Conversational Analytics | What the Data Says About Accuracy

Header

Conversational analytics (CA) — ask a question in English, get a chart back — is one of the most heavily marketed applications of large language models to enterprise data. Every vendor promises “natural-language access to your data,” but the gap between a polished demo and a production-ready system is large, and most accuracy claims in the wild are anecdotal or selected from favorable conditions. I wanted a more systematic answer to a basic question: how accurate is CA, really, and what can a data team actually do to improve it?

To answer this, I built a benchmark that varies three factors independently — the richness of the semantic layer provided to the model, the number of example queries included in the prompt, and the SQL complexity required to answer the question — and ran it against a small but realistic SaaS e-commerce schema. The project had three overall goals:

I designed a controlled benchmark of 100 hand-written natural-language questions paired with validated ground-truth SQL queries, stratified across four levels of SQL complexity. The benchmark, seed data, prompts, and analysis scripts are available in the nl-sql-multitable repository.
I evaluated the contributions of the semantic layer and example shots by sweeping each factor across multiple levels and measuring how each interacts with query complexity. The full sweep produced 6,000 model calls.
I translated the results into actionable recommendations for the data engineers, analytics engineers, and product designers building these systems, as well as for the end users posing the questions.

Key Takeaways

The benchmark suggests that CA accuracy is not a matter of luck or vendor magic. It is a predictable function of three factors that practitioners already control.

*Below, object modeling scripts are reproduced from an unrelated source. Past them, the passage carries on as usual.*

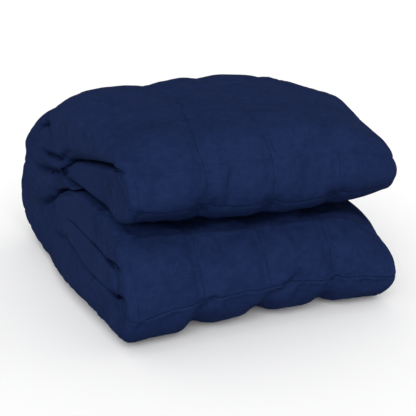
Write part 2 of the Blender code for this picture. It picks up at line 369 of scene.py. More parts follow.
x = np.interp(across, SEAM_ACROSS, SEAM_X)
pile_width = SEAM_X[-1]
left_edge = np.where(on_outer, outer_round, inner_round)
in_first = on_face & (across < POCKET)
x[in_first] = (left_edge + (SEAM_X[1] - left_edge) * across / POCKET)[in_first]
in_last = on_face & (across > STRIP_WIDTH - POCKET)
from_right = (STRIP_WIDTH - across) / POCKET
last_width = pile_width - SEAM_X[3]
x[in_last] = (pile_width - lobe_round - (last_width - lobe_round) * from_right)[in_last]
x[left_rim] = left_inset[left_rim]
x[right_rim] = (pile_width - right_inset)[right_rim]

# The layer inside the upper fold lies a little further in than the roll round it.
TUCK = 0.009
TUCK_REACH = 0.060
TUCK_LENGTH = (0.125, 0.190)
tucked = 1.0 - np.clip((length - TUCK_LENGTH[0]) / (TUCK_LENGTH[1] - TUCK_LENGTH[0]), 0.0, 1.0)
x += TUCK * tucked * np.exp(-(x / TUCK_REACH) ** 2)

# On top, the sewn columns lean to the right as they run back, and come straight again behind.
COLUMN_LEAN = ((0.0, 0.1, 0.2, 0.3, 0.4), (0.0, 0.19, 0.10, 0.13, 0.0))
LEAN_DEPTH = ((0.0, 0.04, 0.18, 0.28, 0.62), (0.0, 0.012, 0.15, 0.15, 0.0))
x += np.interp(across, *COLUMN_LEAN) * np.interp(length - front_row, *LEAN_DEPTH) * on_outer
print("across the pile, metres:", x.min().round(4), "to", x.max().round(4))

# %% Place every point
height = share_up.copy()
height[left_rim] = (left_height / thickness)[left_rim]
height[right_rim] = (right_height / thickness)[right_rim]
plain_end = end_rim & ~left_rim & ~right_rim
height[plain_end] = 0.5 - 0.5 * np.cos(np.pi * share_up[plain_end])
place = inner_place + (outer_place - inner_place) * height[:, None]
end_bulge = 0.5 * thickness * np.sin(np.pi * share_up) * end_rim
place += tangent * (end_bulge * np.where(row == 0, -1.0, 1.0))[:, None]
print("folded strip, y and z:", place.min(axis=0).round(4), "to", place.max(axis=0).round(4))

# %% [markdown]
# ## Settling
#
# Heavy cloth never stays as it was folded. The sides droop, the right ends of the two front
# folds are pressed together, the gap between them sinks, and the foot bulges out. A simulation
# of the whole pile could do this, but would not come out at the real pile's shape. These soft
# warps do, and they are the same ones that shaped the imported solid, so the strip fills its place.

# %% Settle
SIDE_SPREAD = (0.010, -0.004)           # left and right, metres
SPREAD_Y, SPREAD_Z = (0.20, 0.40), (0.0, 0.13)
SIDE_DROP = (0.080, 0.060)              # left and right, shares of the height
UPPER_PINCH = (0.165, 0.66)             # height pinched to, and what is left
LOWER_PINCH = (0.0, 0.68)
PINCH_X, PINCH_Y = (0.288, 0.424), (0.02, 0.18)
MOUTH_SINK = 0.010
SINK_X, SINK_Y = (0.04, 0.32), (0.08, 0.30)
BACK_SLUMP = 0.03
SLUMP_Y = (0.28, 0.48)
FRONT_Y = (0.0, 0.12)                   # the front, for the toe and the rounded corner
TOE = 0.018
TOE_Z = (0.0, 0.09)
CORNER_ROUND = 0.024
LAYER_WANDER = 0.004
WANDER_PACE = (17.0, 41.0)
FRAME_SHIFT = np.array([-0.1915, -0.2540, 0.0])


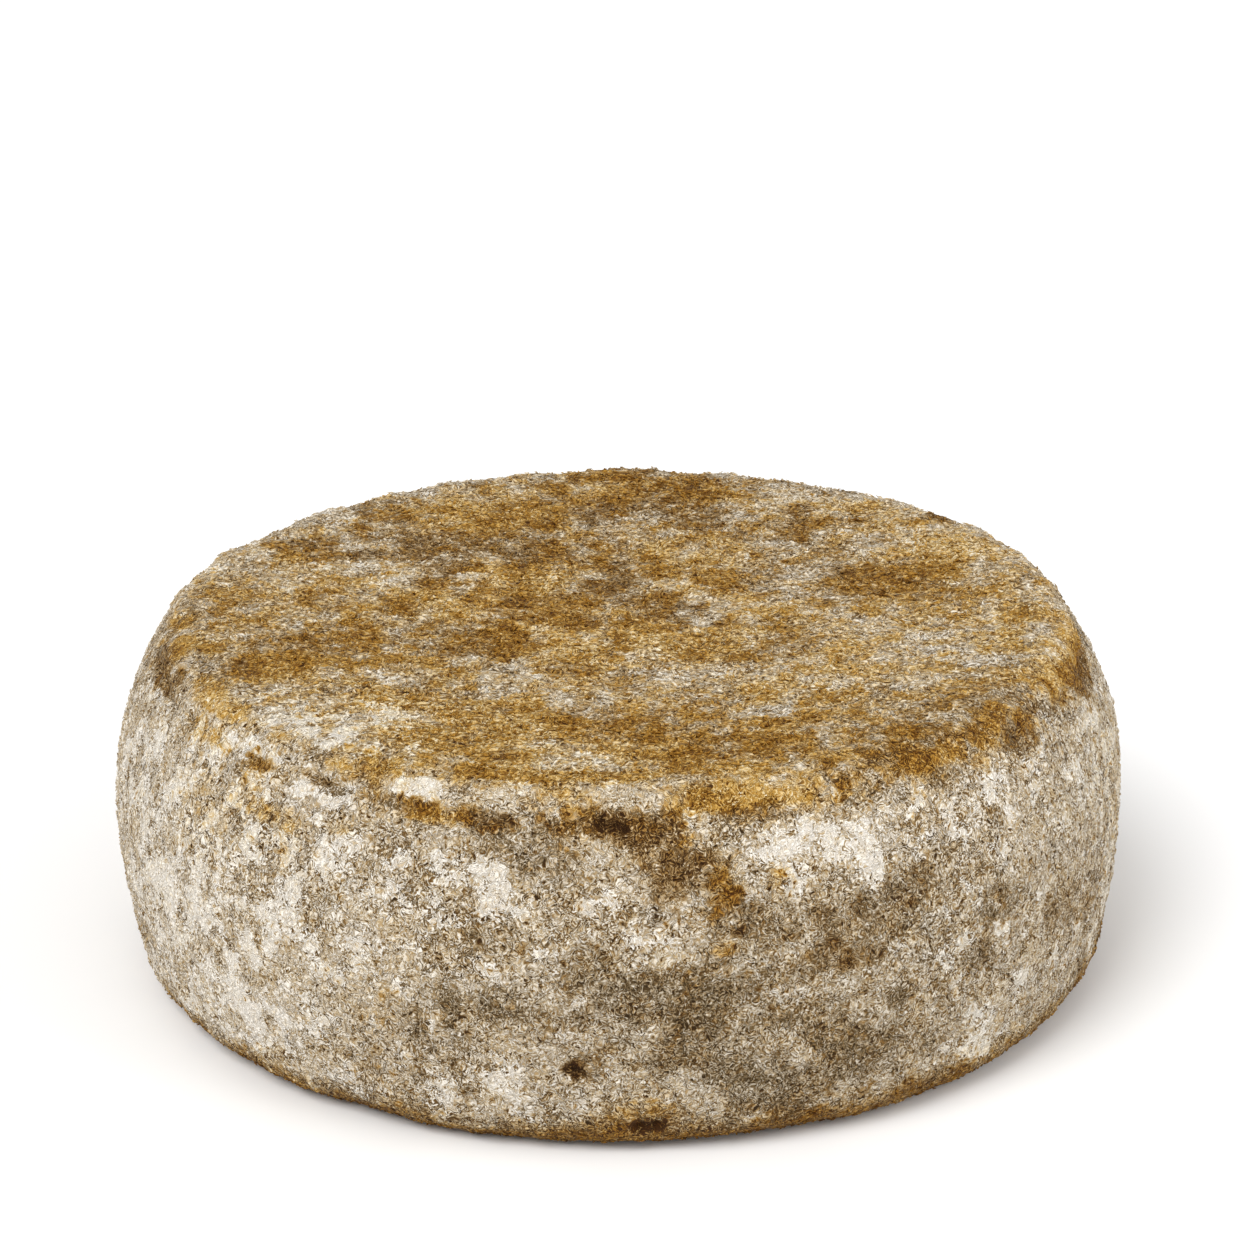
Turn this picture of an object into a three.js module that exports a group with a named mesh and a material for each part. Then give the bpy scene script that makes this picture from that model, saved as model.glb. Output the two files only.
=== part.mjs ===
// A whole wheel of semi-hard cheese with a dry natural rind, standing on its flat face.
// Millimetres, +Z up, origin at the middle of the face it rests on.

import * as THREE from 'three';

// Driving dimensions
const wheelRadius = 95;          // at the widest part of the bulging side
const wheelHeight = 66.5;        // mean height of the rim above the base
const bulgeHeight = 31.5;        // height at which the side is widest
const lowerSideRadius = 110;     // arc of the side below the bulge
const upperSideRadius = 57;      // arc of the side above the bulge
const baseEdgeRadius = 9;        // rounding between the side and the base
const shoulderRadius = 11;       // rounding between the side and the top
const topSag = 1.2;              // how far the middle of the top has settled

// How finely the surface is divided
const turnSegments = 96;
const flatSteps = 5;
const edgeSteps = 5;
const sideSteps = 6;

// The wheel was pressed and turned by hand, so it is a little out of round and its rim rolls.
// Each wave: how many times it repeats round the wheel, its depth, and where its crest lies.
const sideWaves = [
  { count: 2, depth: 0.45, crest: 0.5 },
  { count: 3, depth: 0.30, crest: 1.4 },
  { count: 5, depth: 0.25, crest: 0.3 },
];
const rimWaves = [
  { count: 1, depth: 0.7, crest: 0.0 },
  { count: 2, depth: 1.1, crest: 0.0 },
  { count: 5, depth: 0.3, crest: 0.6 },
];

function waveSum(waves, angle) {
  return waves.reduce((sum, { count, depth, crest }) => sum + depth * Math.cos(count * (angle - crest)), 0);
}

// Points on an arc in the radius and height plane, from one angle to another above the horizontal.
function arcPoints(centreR, centreZ, radius, fromAngle, toAngle, steps) {
  return Array.from({ length: steps + 1 }, (_, i) => {
    const angle = fromAngle + (toAngle - fromAngle) * i / steps;
    return new THREE.Vector2(centreR + radius * Math.cos(angle), centreZ + radius * Math.sin(angle));
  });
}

// An edge arc that is tangent inside a side arc and tangent to the flat face at the given height.
function edgeCentre(sideRadius, edgeRadius, faceHeight) {
  const direction = Math.sign(faceHeight - bulgeHeight);
  const z = faceHeight - direction * edgeRadius;
  const slant = Math.asin((z - bulgeHeight) / (sideRadius - edgeRadius));
  const r = wheelRadius - sideRadius + (sideRadius - edgeRadius) * Math.cos(slant);
  return { r, z, slant };
}

// Half of the wheel's cross-section, from the middle of the base round to the middle of the top.
function wheelProfile() {
  const base = edgeCentre(lowerSideRadius, baseEdgeRadius, 0);
  const shoulder = edgeCentre(upperSideRadius, shoulderRadius, wheelHeight);
  const points = [];
  for (let i = 0; i < flatSteps; i++) points.push(new THREE.Vector2(base.r * i / flatSteps, 0));
  points.push(...arcPoints(base.r, base.z, baseEdgeRadius, -Math.PI / 2, base.slant, edgeSteps));
  points.push(...arcPoints(wheelRadius - lowerSideRadius, bulgeHeight, lowerSideRadius,
    base.slant, 0, sideSteps).slice(1));
  points.push(...arcPoints(wheelRadius - upperSideRadius, bulgeHeight, upperSideRadius,
    0, shoulder.slant, sideSteps).slice(1));
  points.push(...arcPoints(shoulder.r, shoulder.z, shoulderRadius,
    shoulder.slant, Math.PI / 2, edgeSteps).slice(1));
  for (let i = flatSteps - 1; i >= 0; i--) {
    const share = i / flatSteps;
    points.push(new THREE.Vector2(shoulder.r * share, wheelHeight - topSag * (1 - share * share)));
  }
  return points;
}

// Rolls the rim up and down and lets the side swell, leaving the base flat and the poles in place.
function settle(geometry) {
  const position = geometry.attributes.position;
  for (let i = 0; i < position.count; i++) {
    const x = position.getX(i);
    const y = position.getY(i);
    const z = position.getZ(i);
    const angle = Math.atan2(y, x);
    const radiusShare = Math.hypot(x, y) / wheelRadius;
    const heightShare = z / wheelHeight;
    const swell = 1 + waveSum(sideWaves, angle) * Math.sin(Math.PI * heightShare * 0.8) / wheelRadius;
    const lift = waveSum(rimWaves, angle) * heightShare ** 3 * radiusShare ** 3;
    position.setXYZ(i, x * swell, y * swell, z + lift);
  }
}

// Puts the middle of the wheel's outline over the origin and its base on the ground.
function standOnOrigin(geometry) {
  geometry.computeBoundingBox();
  const { min, max } = geometry.boundingBox;
  geometry.translate(-(min.x + max.x) / 2, -(min.y + max.y) / 2, -min.z);
}

function makeWheel() {
  const geometry = new THREE.LatheGeometry(wheelProfile(), turnSegments);
  geometry.rotateX(Math.PI / 2);
  settle(geometry);
  standOnOrigin(geometry);
  geometry.computeVertexNormals();
  return geometry;
}

const rind = new THREE.MeshStandardMaterial({ color: 0xa89a80, roughness: 0.92, metalness: 0 });
rind.name = 'rind';

const wheel = new THREE.Mesh(makeWheel(), rind);
wheel.name = 'cheese_wheel';

const object = new THREE.Group();
object.add(wheel);

export default object;
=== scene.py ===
"""A whole wheel of semi-hard cheese with a dry natural rind, standing on a pale floor.

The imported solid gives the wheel's size and place. This script replaces its plain skin with one
closed mesh of the rind, which has its lumps, rolled shoulder, pits and raised mould, and roots
thousands of small curls of dry mould in it. Lengths in the tables are millimetres, and azimuths
are degrees round the wheel, counted from +X towards +Y.
"""

import itertools
import math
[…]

Semantic models work. A detailed semantic layer is enough to teach the model the conventions of the schema. Adding a curated set of 10–20 example queries can provide small additional improvements.
The data model sets the ceiling. SQL complexity dominated every other factor in this benchmark. Investments in views, marts, and denormalized rollups that collapse joins and eliminate subqueries for common questions are the single highest-leverage thing a data team can do for CA accuracy.
Ambiguity is a UX problem, not a prompting problem. Vague questions remain low-accuracy regardless of how rich the prompt is. Clarification flows, surfaced interpretations, and inline hints are the right place to address them.

The table below summarizes the accuracy a team can reasonably expect under each condition, assuming a moderate semantic layer or roughly 20 examples are provided.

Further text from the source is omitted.